[START OF Stored data]

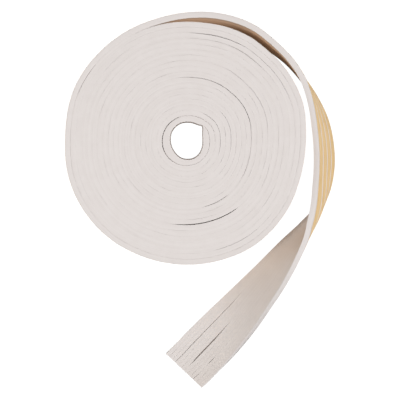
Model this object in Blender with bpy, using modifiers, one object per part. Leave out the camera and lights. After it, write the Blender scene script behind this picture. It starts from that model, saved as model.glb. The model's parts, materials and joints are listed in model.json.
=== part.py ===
# Four-lane E-profile rubber seal with its release liners.
# The band is wound into a roll that lies on its end. Its outer turn is peeled off
# as a free tail, which leans outward and then twists over until its ribs face up.
import math

import bmesh
import bpy
import numpy as np

MM = 0.001

# Section of the band: lanes side by side, ribs on the face that looks to the bore
LANES = 4
LANE_WIDTH = 9.0 * MM
THICKNESS = 4.0 * MM
RIBS_PER_LANE = 3
RIB_GROOVE = 0.6 * MM
RIB_HEIGHT = 2.2 * MM
TEAR_SLIT = 0.3 * MM
TEAR_WEB = 1.0 * MM

# Release liner, one strip on the back of each lane, over a film of adhesive
LINER_WIDTH = 6.0 * MM
LINER_THICKNESS = 0.3 * MM
ADHESIVE_FILM = 0.3 * MM

# Roll
BORE_RADIUS = 12.0 * MM
TURNS = 19
TURN_PITCH = 3.6 * MM
LAND_STEP = 0.4 * MM
CORE_SEGMENTS = 30
TURN_SEGMENTS = 40
OUTER_TURNS = 2
TURN_OVERLAP = 1.5 * MM
TAKE_OFF_ANGLE = 118.0

# The outer turn: degrees along the turn, 0 being where the tail leaves it, and the
# rise of its outer face over the roll radius, in thicknesses of the band
OUTER_TURN = (
    (-360, 0.0), (-330, 0.06), (-308, 0.4), (-285, 0.75), (-265, 0.83),
    (-250, 0.46), (-232, 0.18), (-215, 0.5), (-198, 0.88), (-180, 1.18),
    (-150, 1.03), (-130, 0.98), (-110, 1.07), (-85, 0.95), (-63, 0.5),
    (-48, 0.68), (-30, 0.92), (-12, 0.92), (0, 1.0),
)

# The free tail: degrees round the roll from the take-off, stand-off of its ribs from
# the roll in hundredths of the roll radius, and lean of its upper edge off the roll
TAIL = (
    (0, 0.0, 0), (14, 1.0, -1), (28, 2.9, 0), (43, 5.3, 2), (58, 7.6, 2),
    (70, 8.4, -0.5), (80, 9.7, -3), (90, 11.8, -7), (100, 13.6, -13.5),
    (110, 15.6, -20), (120, 18.0, -24.5), (130, 20.4, -25), (140, 22.8, -19),
    (150, 24.8, -5.5), (158, 26.4, 7), (166, 29.9, 18), (175, 36.3, 29),
    (185, 47.1, 41), (195, 64.6, 58.5), (203, 84.7, 76.5), (208.4, 103.0, 90),
)
TAIL_SEGMENTS = 40
TAIL_ROOT = 2.0
LINER_START = -340.0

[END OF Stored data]

Each line above must be printed exactly as it appears.

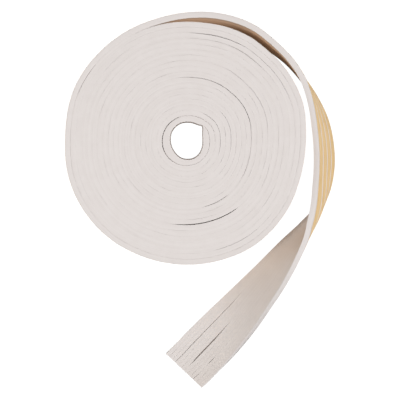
Model this object in Blender with bpy, using modifiers, one object per part. Leave out the camera and lights. After it, write the Blender scene script behind this picture. It starts from that model, saved as model.glb. The model's parts, materials and joints are listed in model.json.
=== part.py ===
# Four-lane E-profile rubber seal with its release liners.
# The band is wound into a roll that lies on its end. Its outer turn is peeled off
# as a free tail, which leans outward and then twists over until its ribs face up.
import math

import bmesh
import bpy
import numpy as np

MM = 0.001

# Section of the band: lanes side by side, ribs on the face that looks to the bore
LANES = 4
LANE_WIDTH = 9.0 * MM
THICKNESS = 4.0 * MM
RIBS_PER_LANE = 3
RIB_GROOVE = 0.6 * MM
RIB_HEIGHT = 2.2 * MM
TEAR_SLIT = 0.3 * MM
TEAR_WEB = 1.0 * MM

# Release liner, one strip on the back of each lane, over a film of adhesive
LINER_WIDTH = 6.0 * MM
LINER_THICKNESS = 0.3 * MM
ADHESIVE_FILM = 0.3 * MM

# Roll
BORE_RADIUS = 12.0 * MM
TURNS = 19
TURN_PITCH = 3.6 * MM
LAND_STEP = 0.4 * MM
CORE_SEGMENTS = 30
TURN_SEGMENTS = 40
OUTER_TURNS = 2
TURN_OVERLAP = 1.5 * MM
TAKE_OFF_ANGLE = 118.0

# The outer turn: degrees along the turn, 0 being where the tail leaves it, and the
# rise of its outer face over the roll radius, in thicknesses of the band
OUTER_TURN = (
    (-360, 0.0), (-330, 0.06), (-308, 0.4), (-285, 0.75), (-265, 0.83),
    (-250, 0.46), (-232, 0.18), (-215, 0.5), (-198, 0.88), (-180, 1.18),
    (-150, 1.03), (-130, 0.98), (-110, 1.07), (-85, 0.95), (-63, 0.5),
    (-48, 0.68), (-30, 0.92), (-12, 0.92), (0, 1.0),
)

# The free tail: degrees round the roll from the take-off, stand-off of its ribs from
# the roll in hundredths of the roll radius, and lean of its upper edge off the roll
TAIL = (
    (0, 0.0, 0), (14, 1.0, -1), (28, 2.9, 0), (43, 5.3, 2), (58, 7.6, 2),
    (70, 8.4, -0.5), (80, 9.7, -3), (90, 11.8, -7), (100, 13.6, -13.5),
    (110, 15.6, -20), (120, 18.0, -24.5), (130, 20.4, -25), (140, 22.8, -19),
    (150, 24.8, -5.5), (158, 26.4, 7), (166, 29.9, 18), (175, 36.3, 29),
    (185, 47.1, 41), (195, 64.6, 58.5), (203, 84.7, 76.5), (208.4, 103.0, 90),
)
TAIL_SEGMENTS = 40
TAIL_ROOT = 2.0
LINER_START = -340.0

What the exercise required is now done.